Figure 1a shows the variation of total reflectance with the amount of carbon precursor (SUC) of C–SiO₂samples. The investigation was done with 6, 9, 11 and 12 g of SUC for a fixed TEOS: H₂O ratio of 12:9. The low to high reflectance transition appears to move towards an apparent limit of 2 μm with increasing amount of SUC.

It is striking that for wavelengths less than 0.8 μm, the reflectance increased with increasing amount of SUC. It was expected that an increase in SUC would lead to higher absorption, and hence lower reflectance, in the UV–VIS interval. This behaviour suggests that when the amount of SUC is low the resultant carbon chains in the silica matrix have on average a small size and more uniform distribution, as suggested by X-HRTEM image in Fig. 2a, and therefore would have a higher absorption cross section.
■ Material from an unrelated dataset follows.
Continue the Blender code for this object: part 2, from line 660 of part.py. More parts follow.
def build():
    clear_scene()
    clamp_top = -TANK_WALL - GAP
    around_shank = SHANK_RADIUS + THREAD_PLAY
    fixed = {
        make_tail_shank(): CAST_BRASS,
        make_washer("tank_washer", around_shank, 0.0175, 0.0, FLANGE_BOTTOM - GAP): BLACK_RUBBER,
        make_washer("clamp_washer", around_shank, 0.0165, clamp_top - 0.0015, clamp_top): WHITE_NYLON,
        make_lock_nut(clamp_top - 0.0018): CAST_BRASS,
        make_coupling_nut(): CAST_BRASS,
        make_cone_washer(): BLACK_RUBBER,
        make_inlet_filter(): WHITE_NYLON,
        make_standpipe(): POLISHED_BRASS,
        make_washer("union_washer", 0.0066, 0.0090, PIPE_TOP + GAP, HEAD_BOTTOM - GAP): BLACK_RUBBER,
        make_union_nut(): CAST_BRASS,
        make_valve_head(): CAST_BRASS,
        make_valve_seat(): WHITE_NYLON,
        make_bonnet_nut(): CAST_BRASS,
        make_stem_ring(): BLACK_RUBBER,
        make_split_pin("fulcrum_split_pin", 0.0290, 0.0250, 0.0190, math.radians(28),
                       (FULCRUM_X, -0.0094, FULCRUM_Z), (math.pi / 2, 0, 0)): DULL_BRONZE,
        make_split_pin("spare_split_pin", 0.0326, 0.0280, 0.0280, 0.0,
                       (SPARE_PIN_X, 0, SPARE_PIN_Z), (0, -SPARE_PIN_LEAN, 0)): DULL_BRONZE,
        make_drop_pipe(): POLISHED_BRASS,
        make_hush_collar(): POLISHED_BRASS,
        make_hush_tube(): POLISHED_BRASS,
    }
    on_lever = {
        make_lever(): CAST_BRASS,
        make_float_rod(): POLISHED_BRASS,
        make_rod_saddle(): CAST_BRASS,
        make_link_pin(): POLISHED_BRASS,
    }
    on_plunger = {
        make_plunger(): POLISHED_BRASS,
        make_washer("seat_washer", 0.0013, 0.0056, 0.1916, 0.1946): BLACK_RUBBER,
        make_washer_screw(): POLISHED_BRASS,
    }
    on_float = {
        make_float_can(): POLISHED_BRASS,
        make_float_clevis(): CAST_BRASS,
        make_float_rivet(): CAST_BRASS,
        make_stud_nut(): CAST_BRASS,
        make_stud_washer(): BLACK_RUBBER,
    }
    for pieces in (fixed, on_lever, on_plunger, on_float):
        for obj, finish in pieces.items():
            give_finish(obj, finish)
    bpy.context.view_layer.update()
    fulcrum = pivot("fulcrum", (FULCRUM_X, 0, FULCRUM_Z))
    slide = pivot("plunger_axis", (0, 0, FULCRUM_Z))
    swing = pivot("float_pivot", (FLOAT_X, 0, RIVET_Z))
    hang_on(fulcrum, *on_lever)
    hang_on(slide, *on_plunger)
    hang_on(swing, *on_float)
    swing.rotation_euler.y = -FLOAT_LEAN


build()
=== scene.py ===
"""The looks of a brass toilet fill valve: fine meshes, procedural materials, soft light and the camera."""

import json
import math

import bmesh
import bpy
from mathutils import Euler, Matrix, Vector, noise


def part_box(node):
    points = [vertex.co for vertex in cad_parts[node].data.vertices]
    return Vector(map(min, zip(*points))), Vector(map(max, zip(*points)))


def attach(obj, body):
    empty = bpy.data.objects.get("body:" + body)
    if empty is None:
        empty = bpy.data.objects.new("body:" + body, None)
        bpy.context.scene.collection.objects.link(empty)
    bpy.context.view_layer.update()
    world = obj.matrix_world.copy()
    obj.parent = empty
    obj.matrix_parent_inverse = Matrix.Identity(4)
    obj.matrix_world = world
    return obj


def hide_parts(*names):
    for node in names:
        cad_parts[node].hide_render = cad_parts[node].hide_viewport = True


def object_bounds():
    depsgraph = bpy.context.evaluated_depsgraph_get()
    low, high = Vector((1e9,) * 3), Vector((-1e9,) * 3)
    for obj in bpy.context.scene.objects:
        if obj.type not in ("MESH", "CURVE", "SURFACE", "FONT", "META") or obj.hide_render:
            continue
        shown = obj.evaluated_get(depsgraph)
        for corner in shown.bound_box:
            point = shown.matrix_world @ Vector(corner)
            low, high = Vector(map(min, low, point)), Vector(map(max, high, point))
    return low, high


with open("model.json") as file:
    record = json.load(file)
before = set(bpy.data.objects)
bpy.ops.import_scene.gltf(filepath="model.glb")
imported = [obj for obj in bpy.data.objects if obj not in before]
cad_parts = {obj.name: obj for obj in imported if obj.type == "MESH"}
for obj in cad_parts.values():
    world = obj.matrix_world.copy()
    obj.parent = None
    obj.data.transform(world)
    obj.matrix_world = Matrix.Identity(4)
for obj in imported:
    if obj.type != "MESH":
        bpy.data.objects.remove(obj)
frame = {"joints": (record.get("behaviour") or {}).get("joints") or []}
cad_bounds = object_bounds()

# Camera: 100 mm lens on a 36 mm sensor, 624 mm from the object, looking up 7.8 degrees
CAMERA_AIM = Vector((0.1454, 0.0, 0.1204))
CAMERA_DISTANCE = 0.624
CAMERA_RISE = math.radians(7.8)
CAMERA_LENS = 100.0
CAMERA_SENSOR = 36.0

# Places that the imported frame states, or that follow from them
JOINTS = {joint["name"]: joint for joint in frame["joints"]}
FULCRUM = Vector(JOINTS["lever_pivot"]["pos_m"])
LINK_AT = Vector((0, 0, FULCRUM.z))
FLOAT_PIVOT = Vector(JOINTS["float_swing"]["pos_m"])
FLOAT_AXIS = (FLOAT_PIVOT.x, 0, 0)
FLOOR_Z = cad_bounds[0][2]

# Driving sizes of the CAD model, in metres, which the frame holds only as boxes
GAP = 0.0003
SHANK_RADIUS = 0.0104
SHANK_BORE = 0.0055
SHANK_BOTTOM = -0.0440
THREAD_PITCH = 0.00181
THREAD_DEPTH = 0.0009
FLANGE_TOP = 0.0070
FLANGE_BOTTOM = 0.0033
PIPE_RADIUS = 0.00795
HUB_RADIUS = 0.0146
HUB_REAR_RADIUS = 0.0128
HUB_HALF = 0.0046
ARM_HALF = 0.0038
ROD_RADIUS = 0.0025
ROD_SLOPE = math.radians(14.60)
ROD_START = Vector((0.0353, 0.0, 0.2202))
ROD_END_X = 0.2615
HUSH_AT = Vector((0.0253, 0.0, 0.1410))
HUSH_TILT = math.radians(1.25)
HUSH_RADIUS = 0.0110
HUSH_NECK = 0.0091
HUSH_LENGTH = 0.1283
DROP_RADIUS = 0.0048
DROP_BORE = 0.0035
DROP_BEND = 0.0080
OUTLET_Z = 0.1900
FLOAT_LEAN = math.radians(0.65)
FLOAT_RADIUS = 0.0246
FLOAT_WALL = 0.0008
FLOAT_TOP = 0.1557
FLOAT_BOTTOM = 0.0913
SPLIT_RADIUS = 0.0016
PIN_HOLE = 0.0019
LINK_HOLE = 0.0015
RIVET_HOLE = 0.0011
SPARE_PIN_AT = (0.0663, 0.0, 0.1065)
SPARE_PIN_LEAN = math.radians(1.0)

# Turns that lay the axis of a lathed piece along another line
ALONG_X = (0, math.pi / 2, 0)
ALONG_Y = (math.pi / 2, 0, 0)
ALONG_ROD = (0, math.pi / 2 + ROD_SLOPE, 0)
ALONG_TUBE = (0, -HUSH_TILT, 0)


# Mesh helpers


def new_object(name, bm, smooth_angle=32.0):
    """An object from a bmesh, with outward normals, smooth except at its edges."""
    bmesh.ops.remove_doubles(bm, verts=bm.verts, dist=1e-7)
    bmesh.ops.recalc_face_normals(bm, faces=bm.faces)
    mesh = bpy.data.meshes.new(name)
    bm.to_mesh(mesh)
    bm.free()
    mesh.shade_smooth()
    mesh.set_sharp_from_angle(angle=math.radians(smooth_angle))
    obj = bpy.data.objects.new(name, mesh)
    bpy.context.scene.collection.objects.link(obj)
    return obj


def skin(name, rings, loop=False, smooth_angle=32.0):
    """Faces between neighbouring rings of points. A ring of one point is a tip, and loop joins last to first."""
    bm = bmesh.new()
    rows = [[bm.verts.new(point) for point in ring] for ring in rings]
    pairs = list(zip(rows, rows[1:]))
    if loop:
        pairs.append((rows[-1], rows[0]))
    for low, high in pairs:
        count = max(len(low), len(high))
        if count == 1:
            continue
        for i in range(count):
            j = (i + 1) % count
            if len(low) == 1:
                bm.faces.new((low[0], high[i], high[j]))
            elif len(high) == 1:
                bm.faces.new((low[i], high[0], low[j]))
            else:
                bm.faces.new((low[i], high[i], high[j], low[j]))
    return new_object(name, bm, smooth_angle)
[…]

When the amount of SUC was increased the resultant carbon chains agglomerated to form larger aggregates, as shown in Fig. 2b, with a large scattering cross section that resulted in higher reflectance. The gain in absorptance in the UV–VIS for the low SUC samples was accompanied by a loss in absorptance in the 0.8–2.0 μm interval due to resonance absorption by water molecules.

In the near infrared (NIR) and infrared (IR) regions, the reflectance of the samples with low SUC content is higher than that of samples with higher SUC content. The reason for this is that samples of low SUC content were thinner than those of higher SUC content. This is thought to be purely a viscosity effect of the sol during the spin-coating process. The net result of this behaviour is a lower thermal emittance by samples with low SUC content. It was thus clear that an optimum of SUC content had to be sought. The optimum for samples with high absorptance and low emittance was observed to be 11 g SUC based on the graphs in Fig. 1a.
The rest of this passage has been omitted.